The application of reason and knowledge to practical reform was also the concern of the British Royal Institution, founded in 1799, which promoted the study and popularisation of science in the interests of practical improvements in, for example, agriculture, industries such as leather tanning, and, more broadly, the condition of the poor and the prosperity of society in general. The scientist Humphry Davy (1778–1829) expressed his commitment to the discovery of universal principles or laws in chemistry. Napoleon drew up his Civil Code and introduced it across much of Europe, inspired by the Enlightenment idea of laws and principles of universal application. Beneath all of these spheres of enquiry covered in the course, there lay a terrific confidence in all-embracing explanations.

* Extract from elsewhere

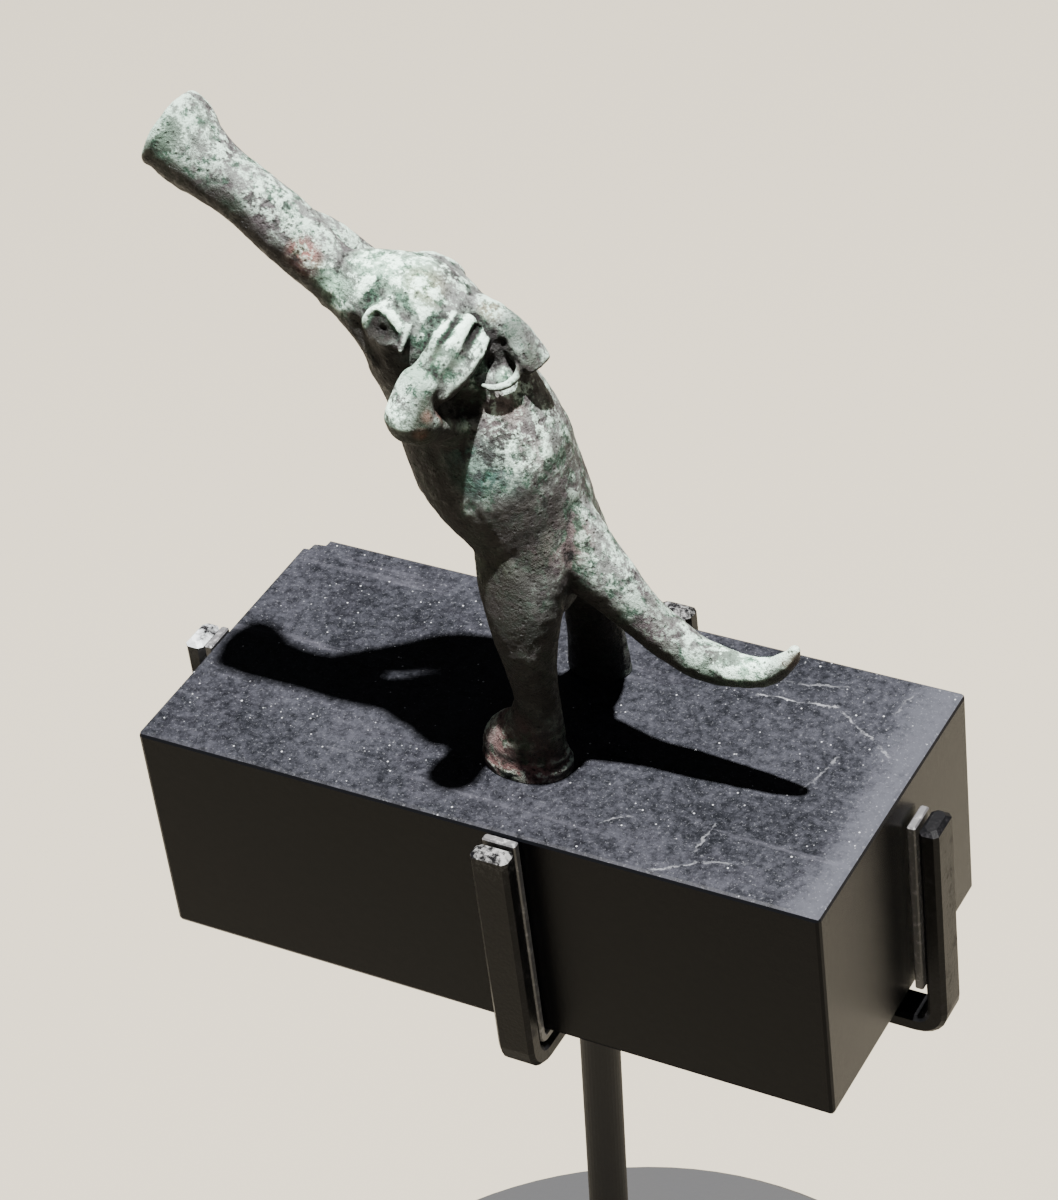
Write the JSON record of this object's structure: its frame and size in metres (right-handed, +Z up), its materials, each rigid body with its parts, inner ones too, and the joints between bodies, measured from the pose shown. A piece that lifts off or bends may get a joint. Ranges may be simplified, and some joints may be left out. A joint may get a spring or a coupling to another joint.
{
  "type": "mouse figurine",
  "caption": "Small cast bronze mouse blowing a long trumpet, on a dark stone block held by a clip cradle on a leaning rod and round foot plate",
  "frame": {"origin": "centre of the foot plate's underside, on the surface the stand rests on", "axes": "+Z up; the mouse faces and blows its trumpet towards -X, its tail points to +X, and its right side with the bent arm, which the picture shows, faces -Y"},
  "size_m": [0.06, 0.06, 0.1252],
  "materials": {
    "patinated_bronze": "pitted mottled green patina over dark bronze",
    "black_stone": "polished black stone with a dusty, scratched top",
    "blackened_strip": "satin black",
    "pale_lining": "dull pale film",
    "grey_painted_steel": "matt dark grey paint"
  },
  "bodies": {
    "root": {"mouse": "patinated_bronze", "block": "black_stone", "cradle": "blackened_strip", "lining_front": "pale_lining", "lining_back": "pale_lining", "lining_left": "pale_lining", "lining_right": "pale_lining", "rod": "grey_painted_steel", "foot_plate": "grey_painted_steel"}
  },
  "joints": []
}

This desire to extend and increase knowledge was evident in concerns of a less overtly practical nature. Edmund Burke (1729–97), in his A Philosophical Enquiry into the Origin of our Ideas of the Sublime and the Beautiful (1757), set out to define, categorise and explain the nature and causes of the responses to art experienced and discussed by his contemporaries. Burke sought, in relation to aesthetics, to identify the properties of ‘the beautiful’, to distinguish the merely beautiful from ‘the sublime’, and to pinpoint their effects on the beholder. Sir John Soane's (1753–1837) museum, given to the nation in 1833, can also be seen as an example of this classificatory and educational impulse, this time in relation to physical artefacts. This desire to classify, demystify and explain aesthetic experience had a profound effect on theorists, writers and painters, who felt that art itself was susceptible of rational explanation and control. In every art, craft and field of learning, knowledge was power and the key to progress. The Enlightenment mission penetrated all aspects of human thought and activity.